November 15, 2018 - Already inundated by lawsuits and fighting to keep its Longview, Washington coal terminal proposal alive, Millennium Bulk Terminals Wednesday confirmed that it has laid off 15 percent of its Longview employees.


The cuts come about two weeks after Millennium announced that CEO Bill Chapman retired. But the company says it still is committed to the Longview project, which it has spent nearly seven years and about $15 million trying to get permitted.

 

Current Millennium Bulk Terminals buildings are seen from the Longview waterfront, looking north.
 
Photo by Millennium Bulk Terminals


“Millennium Bulk Terminals-Longview has been forced to release 15 percent of its workforce because of the lack of timely and fair permitting decisions by Washington State government agencies. We deeply regret the impact this has on our employees and their families, who have formed the core of our support in the community. (Millennium) remains committed to permitting, construction, and operation of the new coal export terminal and the family wage jobs it will create for people in Southwest Washington,” Senior Vice President of External Affairs Wendy Hutchinson said in a prepared statement Wednesday.


While Millennium would not disclose how many employees were laid off, The Daily News confirmed that Senior Vice President of Business Development Peter Bennett is among them. The raw number of layoffs, given the small size of the Longview workforce, likely is in the single digits.


The company wants to build the $680 million project at the former Reynolds Metals aluminum smelter site. It says it would generate $5.4 million in annual state and local taxes and employ 1,000 workers to build and about 120 to 130 permanent workers at full operation.


The terminal would ship 44 million tons of Rocky Mountain coal to Asia annually, requiring eight trains daily to haul the coal to Longview.


Environmental groups argue the terminal would harm air quality, water, fish and health, and contribute to global climate change. The project has become embroiled in a legal battle after the state Department of Ecology denied the project a key water quality permit, citing health impacts caused by locomotive diesel exhaust, traffic and other problems.


Millennium contests the those findings, saying that the state’s analysis of impacts is skewed by anti-coal bias.


A lawsuit filed by Millennium’s parent company, Lighthouse Resources, against Gov. Jay Inslee’s administration garnered national attention after six states sided with Lighthouse and six states joined to defend Inslee. The plaintiffs argue that, in denying permits for the project, the state is interfering with interstate commerce.

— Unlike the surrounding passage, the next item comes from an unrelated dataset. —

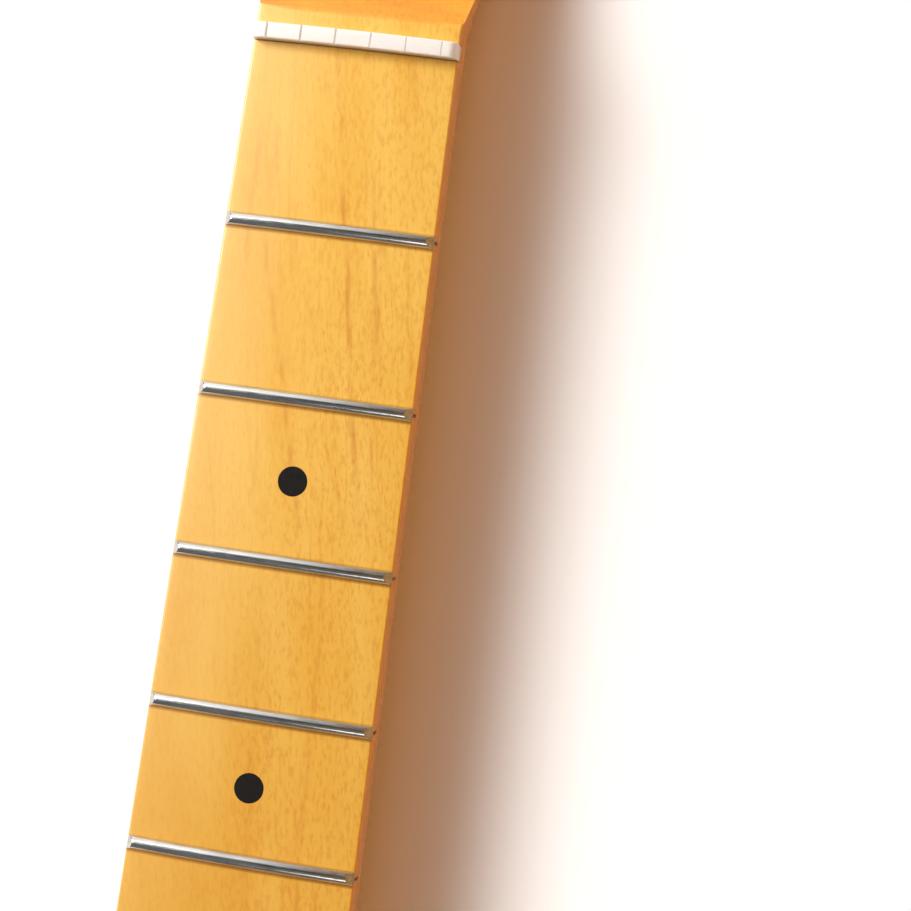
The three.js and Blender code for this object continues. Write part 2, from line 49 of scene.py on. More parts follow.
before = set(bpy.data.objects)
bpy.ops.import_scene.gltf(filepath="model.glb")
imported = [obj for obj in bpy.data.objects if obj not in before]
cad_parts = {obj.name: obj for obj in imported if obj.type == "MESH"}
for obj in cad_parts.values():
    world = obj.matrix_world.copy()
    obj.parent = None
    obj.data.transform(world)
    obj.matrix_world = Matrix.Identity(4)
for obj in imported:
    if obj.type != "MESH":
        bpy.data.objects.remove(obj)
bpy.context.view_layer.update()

MM = 0.001
QUARTER = math.pi / 2
FRETS = sorted(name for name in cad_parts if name.startswith("fret_"))
DOTS = sorted(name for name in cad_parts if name.startswith("dot_"))
SIDE_DOTS = sorted(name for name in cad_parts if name.startswith("side_dot_"))
MARKS = DOTS + SIDE_DOTS
FRETS_PER_OCTAVE = 12
TUNER_COUNT = 6
UP = (0, 0, 1)
ALONG = (1, 0, 0)
# How far cutters reach past the wood
OVERCUT = 1 * MM
# The gap that the CAD model leaves round fitted pieces
FIT_GAP = 0.15 * MM
# Enough to keep two faces from lying in one plane
HAIR = 0.01 * MM
# Eased edges: rims of drilled holes, the blank's edges under the board, the adjusting nut's rims,
# the bone nut, and the fret ends' soft rim
TUNER_RIM = 0.35 * MM
HEEL_RIM = 0.4 * MM
LEAST_EDGE = 0.05 * MM
ADJUSTER_RIM = 0.5 * MM
NUT_EASE = 0.3 * MM
FRET_SOFT = 0.14 * MM
# Handles of the headstock's curves, as shares of their run: a round corner's, where the treble
# edge leaves the shaft, where it is widest, and at the bass shoulder
ROUND_PULL = 0.55
FLARE_PULL = 0.36
WIDEST_PULL = 0.3
SHOULDER_PULL = 0.45
# Where the section starts to square up, as a share of the square setback
SQUARE_START = 0.2
# The paper reaches far past the view, just under the heel
FLOOR_REACH = 12.0
FLOOR_GAP = 0.2 * MM
CAMERA_NEAR = 10 * MM


def linear(hex_colour):
    """An sRGB hex colour as linear red, green and blue."""
    shares = [int(hex_colour[i : i + 2], 16) / 255 for i in (0, 2, 4)]
    return tuple(s / 12.92 if s <= 0.04045 else ((s + 0.055) / 1.055) ** 2.4 for s in shares)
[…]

An Ecology spokesman said the agency hadn’t heard anything about Millennium’s downsizing and declined to comment.


The U.S. coal industry has been desperately seeking overseas markets because U.S. domestic coal production is falling, declining about 25 percent from 2011 to 2017, according to the U.S. Energy Information Agency.

 

“Millennium, and Millennium’s parent company, Lighthouse Resources, will continue to pursue legal, and other strategies, to achieve its permits. We are committed to building our coal export terminal in accordance with all local, state and federal standards,” Hutchinson continued in a statement.